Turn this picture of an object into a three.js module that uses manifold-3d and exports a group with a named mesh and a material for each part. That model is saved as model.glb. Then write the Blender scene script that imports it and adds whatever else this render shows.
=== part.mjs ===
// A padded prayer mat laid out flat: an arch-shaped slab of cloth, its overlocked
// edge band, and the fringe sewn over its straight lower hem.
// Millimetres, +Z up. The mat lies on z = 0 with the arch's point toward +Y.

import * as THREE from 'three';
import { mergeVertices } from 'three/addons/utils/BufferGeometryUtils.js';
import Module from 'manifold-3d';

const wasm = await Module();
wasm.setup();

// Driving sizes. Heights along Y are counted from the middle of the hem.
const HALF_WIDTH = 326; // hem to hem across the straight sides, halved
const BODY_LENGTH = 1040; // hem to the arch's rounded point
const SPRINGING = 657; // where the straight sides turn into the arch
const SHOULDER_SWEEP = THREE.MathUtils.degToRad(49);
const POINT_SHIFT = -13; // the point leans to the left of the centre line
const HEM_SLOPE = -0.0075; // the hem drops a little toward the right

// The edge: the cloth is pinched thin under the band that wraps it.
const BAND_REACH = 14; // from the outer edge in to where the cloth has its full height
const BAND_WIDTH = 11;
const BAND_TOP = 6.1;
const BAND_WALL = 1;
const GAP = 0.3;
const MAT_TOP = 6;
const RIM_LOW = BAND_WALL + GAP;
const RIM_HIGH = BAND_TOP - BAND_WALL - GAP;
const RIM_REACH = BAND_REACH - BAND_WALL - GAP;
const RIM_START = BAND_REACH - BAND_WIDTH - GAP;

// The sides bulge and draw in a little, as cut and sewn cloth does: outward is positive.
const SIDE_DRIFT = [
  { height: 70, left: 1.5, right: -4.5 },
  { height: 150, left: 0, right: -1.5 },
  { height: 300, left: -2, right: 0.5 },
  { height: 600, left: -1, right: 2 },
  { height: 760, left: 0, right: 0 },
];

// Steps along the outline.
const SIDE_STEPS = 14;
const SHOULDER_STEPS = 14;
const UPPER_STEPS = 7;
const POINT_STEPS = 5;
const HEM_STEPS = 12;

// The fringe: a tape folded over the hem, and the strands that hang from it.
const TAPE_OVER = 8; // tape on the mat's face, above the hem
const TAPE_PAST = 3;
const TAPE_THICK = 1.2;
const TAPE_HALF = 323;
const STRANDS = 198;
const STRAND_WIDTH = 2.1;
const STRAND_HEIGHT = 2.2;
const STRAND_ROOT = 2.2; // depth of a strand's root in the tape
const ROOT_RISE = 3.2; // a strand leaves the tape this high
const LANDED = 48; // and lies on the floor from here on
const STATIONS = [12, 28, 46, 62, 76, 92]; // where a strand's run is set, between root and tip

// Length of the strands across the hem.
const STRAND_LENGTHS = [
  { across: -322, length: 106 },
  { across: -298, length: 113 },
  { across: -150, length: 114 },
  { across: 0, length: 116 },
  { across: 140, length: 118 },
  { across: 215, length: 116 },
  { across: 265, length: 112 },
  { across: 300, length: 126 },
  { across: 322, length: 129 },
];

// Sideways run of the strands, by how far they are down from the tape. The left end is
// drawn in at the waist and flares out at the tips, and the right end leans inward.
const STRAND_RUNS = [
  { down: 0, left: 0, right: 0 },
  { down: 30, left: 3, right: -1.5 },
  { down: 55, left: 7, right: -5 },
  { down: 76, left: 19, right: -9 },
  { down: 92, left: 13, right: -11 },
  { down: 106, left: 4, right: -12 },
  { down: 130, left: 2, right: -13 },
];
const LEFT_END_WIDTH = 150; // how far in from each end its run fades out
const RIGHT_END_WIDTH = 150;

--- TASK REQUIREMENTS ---
Extract every line above exactly as it stands.

--- RESULT FOR THIS EXERCISE ---
Turn this picture of an object into a three.js module that uses manifold-3d and exports a group with a named mesh and a material for each part. That model is saved as model.glb. Then write the Blender scene script that imports it and adds whatever else this render shows.
=== part.mjs ===
// A padded prayer mat laid out flat: an arch-shaped slab of cloth, its overlocked
// edge band, and the fringe sewn over its straight lower hem.
// Millimetres, +Z up. The mat lies on z = 0 with the arch's point toward +Y.

import * as THREE from 'three';
import { mergeVertices } from 'three/addons/utils/BufferGeometryUtils.js';
import Module from 'manifold-3d';

const wasm = await Module();
wasm.setup();

// Driving sizes. Heights along Y are counted from the middle of the hem.
const HALF_WIDTH = 326; // hem to hem across the straight sides, halved
const BODY_LENGTH = 1040; // hem to the arch's rounded point
const SPRINGING = 657; // where the straight sides turn into the arch
const SHOULDER_SWEEP = THREE.MathUtils.degToRad(49);
const POINT_SHIFT = -13; // the point leans to the left of the centre line
const HEM_SLOPE = -0.0075; // the hem drops a little toward the right

// The edge: the cloth is pinched thin under the band that wraps it.
const BAND_REACH = 14; // from the outer edge in to where the cloth has its full height
const BAND_WIDTH = 11;
const BAND_TOP = 6.1;
const BAND_WALL = 1;
const GAP = 0.3;
const MAT_TOP = 6;
const RIM_LOW = BAND_WALL + GAP;
const RIM_HIGH = BAND_TOP - BAND_WALL - GAP;
const RIM_REACH = BAND_REACH - BAND_WALL - GAP;
const RIM_START = BAND_REACH - BAND_WIDTH - GAP;

// The sides bulge and draw in a little, as cut and sewn cloth does: outward is positive.
const SIDE_DRIFT = [
  { height: 70, left: 1.5, right: -4.5 },
  { height: 150, left: 0, right: -1.5 },
  { height: 300, left: -2, right: 0.5 },
  { height: 600, left: -1, right: 2 },
  { height: 760, left: 0, right: 0 },
];

// Steps along the outline.
const SIDE_STEPS = 14;
const SHOULDER_STEPS = 14;
const UPPER_STEPS = 7;
const POINT_STEPS = 5;
const HEM_STEPS = 12;

// The fringe: a tape folded over the hem, and the strands that hang from it.
const TAPE_OVER = 8; // tape on the mat's face, above the hem
const TAPE_PAST = 3;
const TAPE_THICK = 1.2;
const TAPE_HALF = 323;
const STRANDS = 198;
const STRAND_WIDTH = 2.1;
const STRAND_HEIGHT = 2.2;
const STRAND_ROOT = 2.2; // depth of a strand's root in the tape
const ROOT_RISE = 3.2; // a strand leaves the tape this high
const LANDED = 48; // and lies on the floor from here on
const STATIONS = [12, 28, 46, 62, 76, 92]; // where a strand's run is set, between root and tip

// Length of the strands across the hem.
const STRAND_LENGTHS = [
  { across: -322, length: 106 },
  { across: -298, length: 113 },
  { across: -150, length: 114 },
  { across: 0, length: 116 },
  { across: 140, length: 118 },
  { across: 215, length: 116 },
  { across: 265, length: 112 },
  { across: 300, length: 126 },
  { across: 322, length: 129 },
];

// Sideways run of the strands, by how far they are down from the tape. The left end is
// drawn in at the waist and flares out at the tips, and the right end leans inward.
const STRAND_RUNS = [
  { down: 0, left: 0, right: 0 },
  { down: 30, left: 3, right: -1.5 },
  { down: 55, left: 7, right: -5 },
  { down: 76, left: 19, right: -9 },
  { down: 92, left: 13, right: -11 },
  { down: 106, left: 4, right: -12 },
  { down: 130, left: 2, right: -13 },
];
const LEFT_END_WIDTH = 150; // how far in from each end its run fades out
const RIGHT_END_WIDTH = 150;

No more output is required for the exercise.